# Download the images to be analyzed.

### Imports

In [1]:
import pandas as pd
import numpy as np
import os
import requests
import time

### Read in GBIF export table

In [2]:
table = pd.read_table('./raw_data/0002206-250218110819086/multimedia.txt',sep='\t')

### Show the first couple rows

In [3]:
table[:5]

Unnamed: 0,gbifID,type,format,identifier,references,title,description,source,audience,created,creator,contributor,publisher,license,rightsHolder
0,923911394,StillImage,image/jpeg,https://inaturalist-open-data.s3.amazonaws.com...,https://www.inaturalist.org/photos/643856,,,,,2014-01-20T15:34:44Z,Susan Elliott,,iNaturalist,http://creativecommons.org/licenses/by-nc/4.0/,Susan Elliott
1,923910407,StillImage,image/jpeg,https://inaturalist-open-data.s3.amazonaws.com...,https://www.inaturalist.org/photos/479985,,,,,2013-08-31T14:37:44Z,Susan Elliott,,iNaturalist,http://creativecommons.org/licenses/by-nc/4.0/,Susan Elliott
2,923910407,StillImage,image/jpeg,https://inaturalist-open-data.s3.amazonaws.com...,https://www.inaturalist.org/photos/479981,,,,,2013-08-31T14:55:07Z,Susan Elliott,,iNaturalist,http://creativecommons.org/licenses/by-nc/4.0/,Susan Elliott
3,911492230,StillImage,image/jpeg,https://inaturalist-open-data.s3.amazonaws.com...,https://www.inaturalist.org/photos/763481,,,,,2009-07-23T13:57:54Z,Matthew O'Donnell,,iNaturalist,http://creativecommons.org/licenses/by-nc-sa/4.0/,Matthew O'Donnell
4,899970365,StillImage,image/jpeg,https://inaturalist-open-data.s3.amazonaws.com...,https://www.inaturalist.org/photos/793926,,,,,2013-07-16T21:00:34Z,Matt Flower,,iNaturalist,http://creativecommons.org/licenses/by-nc/4.0/,Matt Flower


In [4]:
len(table)

41069

### Download the images

In [5]:
# dataset and filepath to log any failed downloads
output_dir = "/Volumes/My Passport/monarda_fistulosa_segmentation/image_dataset/images"
failed_log = "/Volumes/My Passport/monarda_fistulosa_segmentation/image_dataset/failed_download_urls.txt"

# make output dir if doesn't exist
os.makedirs(output_dir, exist_ok=True)

# clear any existing failed log file before starting
with open(failed_log, "w") as f:
    pass

In [None]:
# loop through urls, download each image
for idx, url in enumerate(table.identifier):
    try:
        # request with a timeout
        response = requests.get(url, stream=True, timeout=10)
        response.raise_for_status()  # Check for HTTP errors

        # filename using the df's index value
        filename = f"{table.index[idx]}.jpg"
        file_path = os.path.join(output_dir, filename)

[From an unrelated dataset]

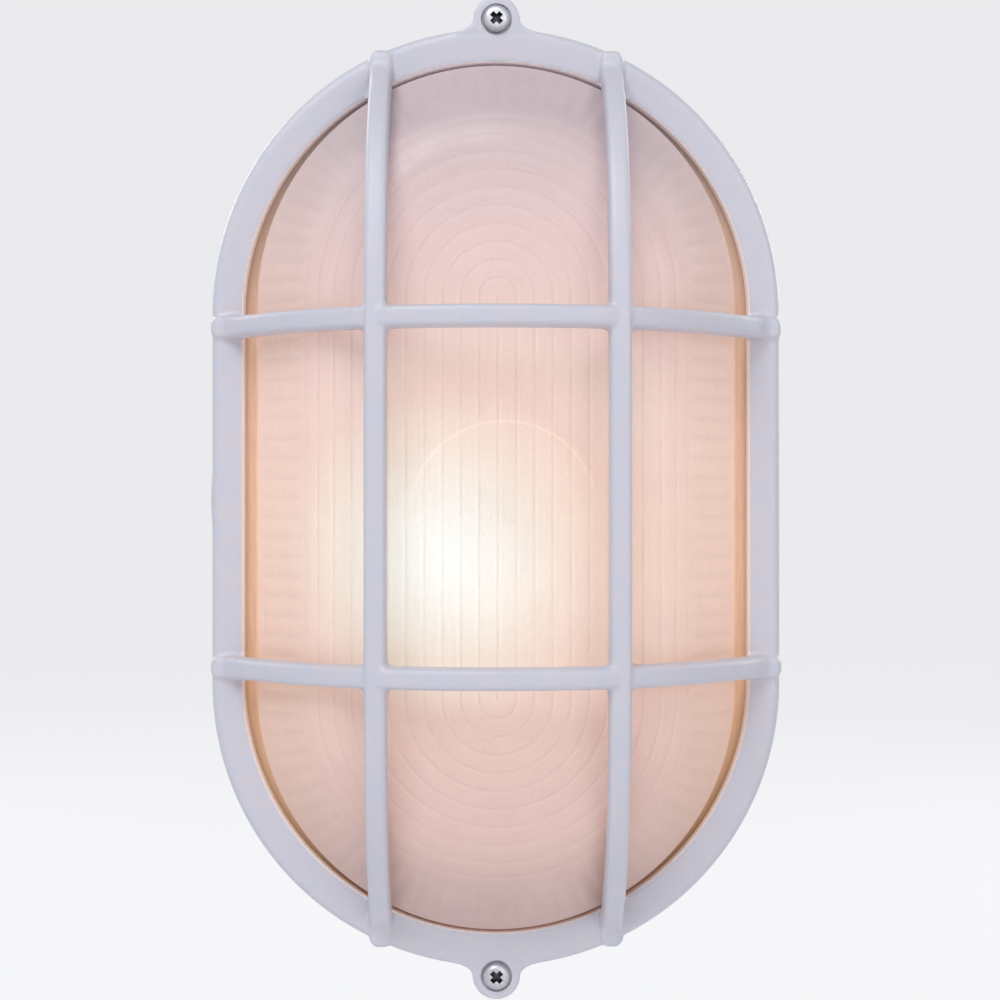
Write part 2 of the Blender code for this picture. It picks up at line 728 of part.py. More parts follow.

        # write the image to a file in chunks
        with open(file_path, "wb") as f:
            for chunk in response.iter_content(chunk_size=8192):
                if chunk:  # filter out keep-alive chunks
                    f.write(chunk)
        
        # space out requests to be nice
        time.sleep(0.2)
    
    except requests.exceptions.RequestException as e:
        error_message = f"Failed to download {url}. Error: {e}\n"
        print(error_message)
        # add failed url and error message to the log file immediately
        with open(failed_log, "a") as f:
            f.write(url + "\n")

### redo any failed downloads (can happen if momentary disconnection, etc)

In [7]:
# dir for dataset and filepath for logging failed downloads
output_dir = "/Volumes/My Passport/monarda_fistulosa_segmentation/image_dataset/images"
failed_log = "/Volumes/My Passport/monarda_fistulosa_segmentation/image_dataset/failed_download_urls.txt"

In [8]:
with open(failed_log,'r') as f:
    failed = f.read().split()

In [10]:
len(failed)

2610

In [14]:
failed_idxs = [table[table.identifier.eq(i)].index[0] for i in failed]

In [16]:
# loop through urls, download each image
for idx in failed_idxs:
    url = table.identifier[idx]
    try:
        # request with a timeout
        response = requests.get(url, stream=True, timeout=10)
        response.raise_for_status()  # Check for HTTP errors

        # filename using the df's index value
        filename = f"{table.index[idx]}.jpg"
        file_path = os.path.join(output_dir, filename)

        # write the image to a file in chunks
        with open(file_path, "wb") as f:
            for chunk in response.iter_content(chunk_size=8192):
                if chunk:  # filter out keep-alive chunks
                    f.write(chunk)
        
        # space out requests to be nice
        time.sleep(0.1)
    
    except requests.exceptions.RequestException as e:
        error_message = f"Failed to download {url}. Error: {e}\n"
        print(error_message)
        # add failed url and error message to the log file immediately
        with open(failed_log, "a") as f:
            f.write(url + "\n")

# Make sure they all downloaded

In [43]:
files = os.listdir('/Volumes/My Passport/monarda_fistulosa_segmentation/image_dataset/images')

In [56]:
nums = np.sort([int(i.split('.')[0]) for i in files])

In [58]:
np.alltrue(nums == np.array(range(41069)))

True